Linda Macdonald and Kayler Mutyabule

Part 2: Essential Tools of Business Communication

Part 2 Learning Objectives

By the end of Part 2, you should be able to

  • Identify and apply Aristotle’s rhetorical elements of logos, ethos, and pathos,
  • Develop skills in rhetorical listening,
  • Identify and apply techniques of visual rhetoric,
  • Apply the cognate strategies in oral and written communication,
  • Identify reliable sources, and
  • Use fact-checking strategies on online sources.

Part 2 addresses important techniques for creating effective business communication in written and oral business communication.

The first four chapters concern rhetoric. A quick search of the definition of “rhetoric” reveals very different uses of the word.  The first definition in the Cambridge Dictionary is “speech or writing intended to be effective and influence people”. The University of Iowa defines rhetoric as “the study and art of writing and speaking well, being persuasive, and knowing how to compose successful writing and presentations.” But today, the word “rhetoric” has assumed negative connotations. The first definition of “rhetoric” provided by Dictionary.com is “(in writing or speech) the undue use of exaggeration or display; bombast”.

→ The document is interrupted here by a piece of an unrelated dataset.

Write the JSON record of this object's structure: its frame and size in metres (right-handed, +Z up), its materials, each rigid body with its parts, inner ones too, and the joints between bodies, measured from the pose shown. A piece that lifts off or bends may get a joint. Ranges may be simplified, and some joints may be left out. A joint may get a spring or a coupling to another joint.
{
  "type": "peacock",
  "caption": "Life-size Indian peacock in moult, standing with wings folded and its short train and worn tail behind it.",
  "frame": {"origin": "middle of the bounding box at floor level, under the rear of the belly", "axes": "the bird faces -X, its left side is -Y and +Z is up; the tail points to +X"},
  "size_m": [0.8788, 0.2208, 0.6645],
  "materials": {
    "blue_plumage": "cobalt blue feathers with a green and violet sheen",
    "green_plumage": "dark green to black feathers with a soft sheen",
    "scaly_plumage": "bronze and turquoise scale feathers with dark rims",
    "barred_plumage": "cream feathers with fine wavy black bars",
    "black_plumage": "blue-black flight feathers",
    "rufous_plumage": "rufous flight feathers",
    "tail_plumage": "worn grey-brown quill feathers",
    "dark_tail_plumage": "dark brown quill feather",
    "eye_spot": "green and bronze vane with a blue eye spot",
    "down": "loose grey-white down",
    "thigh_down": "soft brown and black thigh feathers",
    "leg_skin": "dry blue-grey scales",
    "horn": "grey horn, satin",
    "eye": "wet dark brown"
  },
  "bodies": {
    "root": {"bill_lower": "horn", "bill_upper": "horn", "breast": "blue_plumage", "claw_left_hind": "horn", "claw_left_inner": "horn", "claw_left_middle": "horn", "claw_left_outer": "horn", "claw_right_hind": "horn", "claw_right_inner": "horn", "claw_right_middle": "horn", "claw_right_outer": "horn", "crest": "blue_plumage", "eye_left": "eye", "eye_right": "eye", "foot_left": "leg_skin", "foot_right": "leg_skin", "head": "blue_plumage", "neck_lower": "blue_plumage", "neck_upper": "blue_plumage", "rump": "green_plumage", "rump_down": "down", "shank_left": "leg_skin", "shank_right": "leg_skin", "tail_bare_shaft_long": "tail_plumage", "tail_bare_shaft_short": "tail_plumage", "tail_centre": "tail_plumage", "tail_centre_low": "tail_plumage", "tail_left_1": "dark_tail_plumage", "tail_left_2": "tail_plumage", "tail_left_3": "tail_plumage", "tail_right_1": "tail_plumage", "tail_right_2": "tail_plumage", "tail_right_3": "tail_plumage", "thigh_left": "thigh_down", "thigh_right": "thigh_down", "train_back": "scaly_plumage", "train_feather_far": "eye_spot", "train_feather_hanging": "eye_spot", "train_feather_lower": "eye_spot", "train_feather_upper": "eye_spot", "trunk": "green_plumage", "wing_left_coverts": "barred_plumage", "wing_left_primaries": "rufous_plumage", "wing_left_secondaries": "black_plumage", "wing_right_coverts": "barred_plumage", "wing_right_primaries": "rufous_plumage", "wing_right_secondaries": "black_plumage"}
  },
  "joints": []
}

In “Rhetoric: Positive, negative, or both” (2013), Anne Curzan defines rhetoric as “the art of using language effectively in order to persuade others” (para. 3). Michigan Radio Newsroom’s three-minute interview with Curzan explains the shift in the connotations of the word over the last decades toward the dark side. Now, according to Curzan, “rhetoric” has negative as well as positive and neutral meanings.

In this textbook, “rhetoric” is defined positively as communication techniques artfully and logically selected to achieve a specific purpose and adapted to the needs of a particular audience, context, and channel.

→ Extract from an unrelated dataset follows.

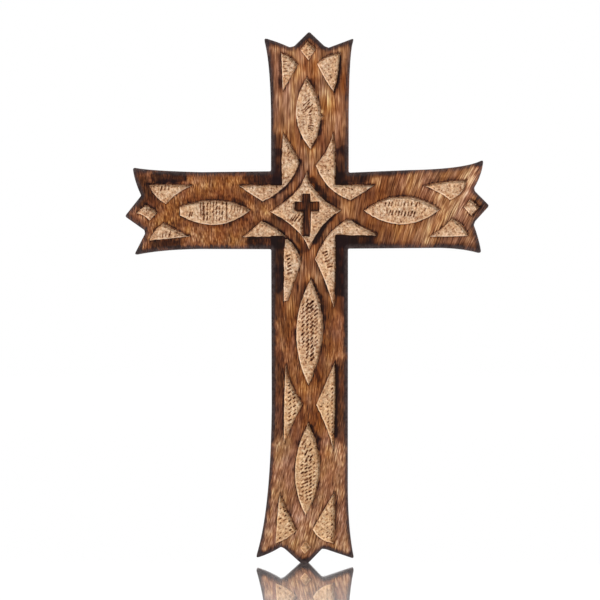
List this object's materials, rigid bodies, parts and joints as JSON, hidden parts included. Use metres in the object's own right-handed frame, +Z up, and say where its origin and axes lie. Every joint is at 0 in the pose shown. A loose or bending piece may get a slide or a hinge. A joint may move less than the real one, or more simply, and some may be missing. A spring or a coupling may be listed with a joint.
{
  "type": "wall cross",
  "caption": "Wooden wall cross with flared, pointed ends, carved in low relief with leaves, wedges and a small raised cross at the crossing, hung from a keyhole plate let into its back.",
  "frame": {"origin": "centre of the crossing on the flat back face that lies against the wall", "axes": "+X towards the right arm as seen from the front, +Z up, +Y into the wall; the carved face looks along -Y"},
  "size_m": [0.2077, 0.015, 0.3039],
  "materials": {
    "stained_wood": "stained brown mango wood with burnt edges, satin, recesses left pale",
    "dowel_wood": "plain beech",
    "plated_steel": "zinc plated"
  },
  "bodies": {
    "root": {"upright_board": "stained_wood", "left_arm_board": "stained_wood", "right_arm_board": "stained_wood", "dowel_left_upper": "dowel_wood", "dowel_left_lower": "dowel_wood", "dowel_right_upper": "dowel_wood", "dowel_right_lower": "dowel_wood", "keyhole_hanger": "plated_steel", "hanger_screw_upper": "plated_steel", "hanger_screw_lower": "plated_steel"}
  },
  "joints": []
}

In addition to rhetorical devices, Part 2 also addresses the essential skills of web literacy. Misinformation (inaccurate information) and disinformation (information intentionally false or misleading) are pervasive disruptors of society and of business. Learning how to choose reliable sources and how to verify information in social media posts can contribute to the success of your own personal brand as well as that of your employer.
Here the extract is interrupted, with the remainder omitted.